Real-World Example: A photographer joins Facebook groups for wedding venues in their region, then messages admins and active vendors with a respectful question: “If you had a photographer you trust for last-minute coverage, who would you recommend? I’d love to earn that spot—can I introduce myself and share my portfolio?” He gets a second-shooter gig the same month and later becomes the default backup.
#Resilience in the Face of Rejection
Rejection hurts less when you expect it and treat outreach like practice. Some vendors won’t reply. Some venues are booked months ahead. Some planners already work with a preferred photographer.

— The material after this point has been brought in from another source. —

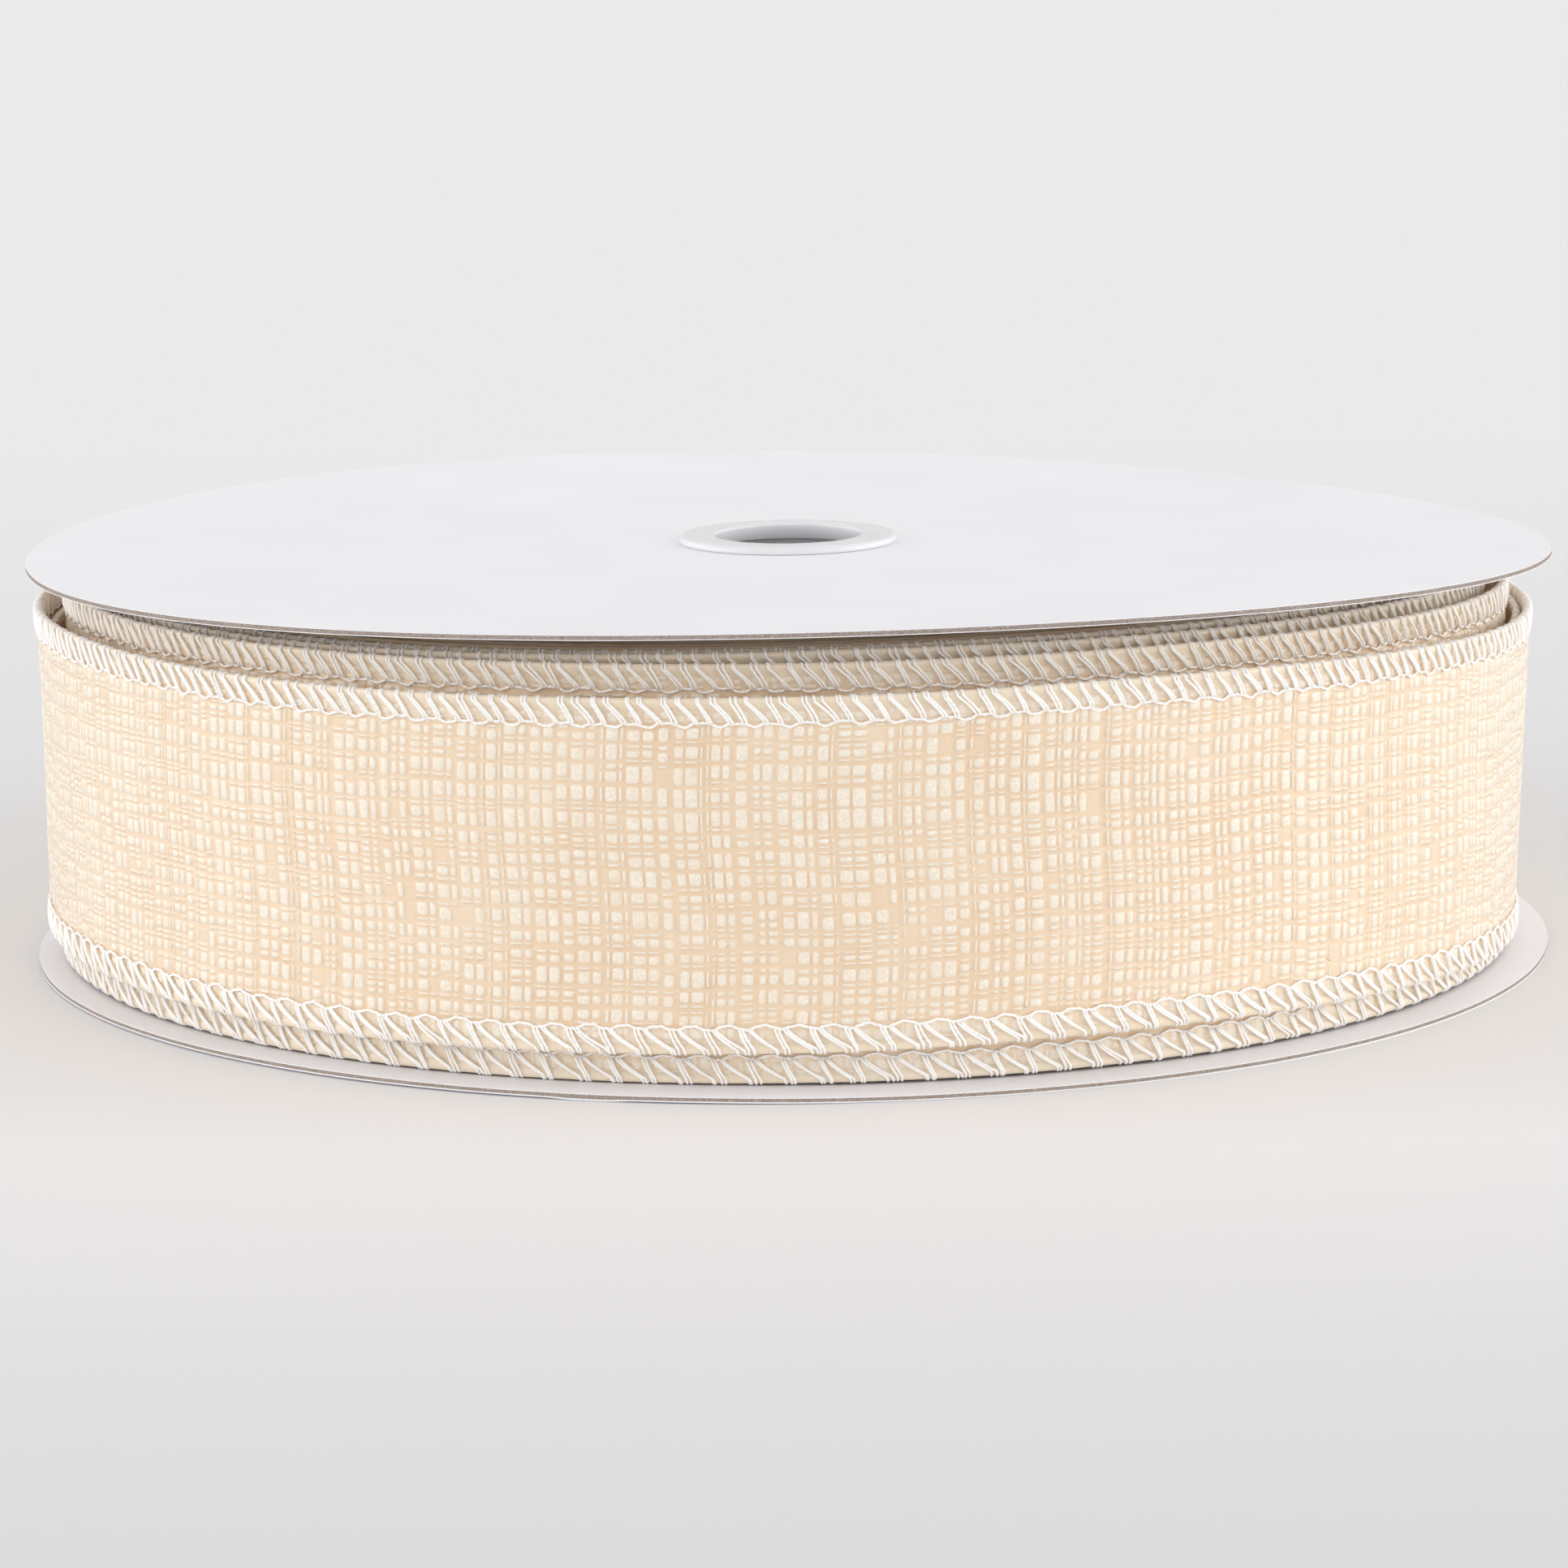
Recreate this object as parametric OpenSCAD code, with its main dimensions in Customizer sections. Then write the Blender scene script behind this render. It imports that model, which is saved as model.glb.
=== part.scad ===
// Ribbon spool: two paper-lined chipboard flanges on a hollow core with plastic hub eyelets,
// wound with wire-edged ribbon. The spool lies flat. Millimetres, +Z along the spool's axis,
// origin on the floor under the middle of the bore.

/* [Flanges] */
// Radius of both flanges
flange_r = 90; // [89.5:0.5:110]
// Thickness of a flange with its two liners
flange_t = 0.6; // [0.5:0.05:1]
// Thickness of one paper liner
liner_t = 0.08; // [0.05:0.01:0.12]
// Rise of the bottom flange from its rim to its middle
dish_h = 0.9; // [0.9:0.1:1.2]
// Radius of the flat middle of the bottom flange
dish_r = 20; // [15:1:28]

/* [Hub] */
// Radius of the bore a spindle goes through
bore_r = 8.75; // [7:0.25:8.75]
// Outer radius of an eyelet's sleeve
sleeve_r = 10; // [9.8:0.1:10.4]
// Radial clearance of a flange on the sleeve
turn_gap = 0.06; // [0.02:0.01:0.1]
// Outer radius of an eyelet's collar
collar_r = 12.9; // [12:0.1:15]
// Thickness of an eyelet's collar
collar_t = 0.85; // [0.7:0.05:0.85]
// Length of a sleeve below its collar
sleeve_len = 8; // [5:0.5:12]
// Outer radius of the core tube
core_r = 33; // [31:0.5:33]
// Wall of the core tube
core_wall = 3; // [1.5:0.5:4]
// Height from the floor to the underside of the top flange
top_z = 46.9; // [46.9:0.1:50]

/* [Ribbon] */
// Width of the ribbon
ribbon_w = 38.1; // [30:0.1:38.1]
// Thickness of the fabric
fabric_t = 0.35; // [0.2:0.05:0.35]
// Distance between one turn and the next
pitch = 2.25; // [1.6:0.05:2.25]
// Number of half turns on the core
half_turns = 49; // [21:2:49]
// Height of the row of stitching at each edge
stitch_h = 2.9; // [2:0.1:4]
// Thickness of the thread on each face of the ribbon
thread_t = 0.28; // [0.15:0.01:0.3]
// Thickness of the wire in each edge
wire_t = 0.4; // [0.3:0.05:0.5]
// Angle at the back of the spool where the free end begins
tail_from = 110; // [60:5:130]
// Angle the free end covers
tail_span = 39; // [15:1:45]

/* [Hidden] */
$fn = 180;
board_t = flange_t - 2 * liner_t;
hole_r = sleeve_r + turn_gap;
// the core stands 0.1 clear of both flanges, and each collar 0.05
core_z0 = dish_h + flange_t + 0.1;
core_z1 = top_z - 0.1;
core_in = core_r - core_wall;
total_h = top_z + flange_t + 0.05 + collar_t;
// first turn, just clear of the core and of the thread on the ribbon's inner face
ribbon_r0 = core_r + 0.05 + thread_t + 0.02;
edge = 0.6;          // fabric's cut edge below the stitched edge
side_gap = 0.02;     // thread strips beside the fabric
hinge_gap = 0.4;     // slit between the wound ribbon and its free end
tail_r = ribbon_r0 + (half_turns - 1) * pitch / 2;
gap_deg = hinge_gap / tail_r * 180 / PI;

// Height of the ribbon's lower edge on half turn i. The wound ribbon wanders up and down
// between the flanges; that wander is drawn as steps at the half turns.
low = dish_h + 0.2;
high = top_z - 0.3 - ribbon_w;
mid = 4.35;
function lift(i) =
    let (from_end = half_turns - 1 - i)
    from_end < 3 ? mid :
    from_end < 5 ? low :
    from_end < 7 ? high - 0.8 :
    from_end < 9 ? high :
    from_end < 13 ? mid + 1.2 : mid;

// A strip that follows the wound ribbon: half circles about two centres in turn, which grow
// by half the pitch each. r0 is measured from the fabric's inner face, z from its lower edge.
module wound(r0, t, z, h) {
    for (i = [0:half_turns - 1])
        translate([i % 2 == 0 ? 0 : pitch / 2, 0, lift(i) + z])
            rotate([0, 0, i % 2 == 0 ? 0 : 180])
                rotate_extrude(angle = i == half_turns - 1 ? tail_from - gap_deg : 180)
                    translate([ribbon_r0 + i * pitch / 2 + r0, 0]) square([t, h]);
}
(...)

When you face “no,” you’re not failing—you’re collecting information. Use every interaction to tighten:
- your message clarity
- your offer (how you help them)
- your follow-up timing
- your target list (who replies vs. who ignores)
Real-World Example: A new photographer sends 100 outreach messages to planners and venues over three weeks. Most don’t respond. But the 8 who do share the same pain point: “We need a photographer who can match timelines and deliver fast for events that run behind.” He adjusts his pitch to emphasize timeline discipline, backup coverage process, and fast turnarounds for highlight galleries. His reply rate improves, and he books his first two paid events.
Conclusion
The 100-Contact Scramble is about taking control of your lead flow by creating conversations with people who already influence wedding and event decisions. You’ll build credibility through consistent, direct outreach, learn quickly from rejections, and steadily convert relationships into bookings.
Make it simple: pick your contact types, reach out with a clear offer, follow up on schedule, and keep going until you start seeing “yes.”